En plus, la chanson, c’est le porte-parole des gens qui n’ont pas les moyens de le dire eux-mêmes. Chaque fois qu’une chanson devient universelle, c’est parce que les bons mots et la bonne musique ont été trouvés pour dire exactement les choses. Et les chansons de Jeanne et Vincent, c’est ça. Souvent, je me dis: «Celle-ci, j’aurais aimé l’écrire.»

La Tour-de-Trême, salle CO2, vendredi 5 février, 20 h. Réservations: Office du tourisme de Bulle, 026 913 15 46, www.labilletterie.ch

 

«C’est juste génial…»
Echange de politesses: Vincent Delerm, Jeanne Cherhal et Romain Didier se disent ravis de travailler ensemble et remercient pour cette initiative Dominique Rime, responsable de la saison culturelle de CO2. Qui, de son côté, souligne: «Pour un programmateur, c’est juste génial d’avoir des gens que tu appelles pour proposer un projet inédit, qui acceptent et prennent du plaisir.» Les trois chanteurs et pianistes se retrouvent pour trois concerts, au Crochetan de Monthey (le 3 février), à Beausobre (Morges, le jeudi 4) et donc à CO2 ce vendredi 5.

Même si chacun a un univers bien à lui, une certaine conception de la chanson et de leur métier unit ces trois artistes.
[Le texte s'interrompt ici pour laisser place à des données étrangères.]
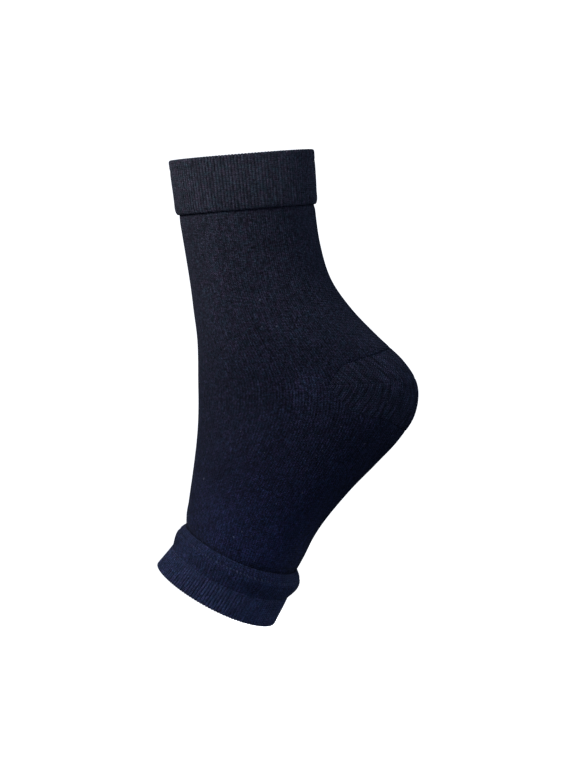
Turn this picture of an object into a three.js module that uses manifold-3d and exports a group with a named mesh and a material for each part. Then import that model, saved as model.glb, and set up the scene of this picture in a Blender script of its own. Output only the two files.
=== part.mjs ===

Une honnêteté dans la démarche qui leur permet, à défaut d’énormes tubes, d’avoir écrit des chansons importantes. De ces titres qui ne suivent pas forcément l’air du temps, mais qui peuvent traverser les époques.

Romain Didier s’est fait remarquer dès le début des années 1980 avec des chansons comme Amnésie, L’aéroport de Fiumicino, Señor ou señorita. Sa riche discographie est ensuite marquée par la rencontre avec Allain Leprest, complice de chansons inoubliables comme La retraite, Où vont les chevaux quand ils dorment? et tant d’autres.

Jeanne Cherhal et Vincent Delerm, eux, font partie de la même génération de chanteurs apparus au début des années 2000. Points communs: un sens de l’observation aiguisé, une douce ironie, une écriture raffinée, une aisance en scène… Tous deux ont sorti cinq albums: le dernier de Cherhal, Histoire de J., est paru en 2014, celui de Delerm, Les amants parallèles, en 2013.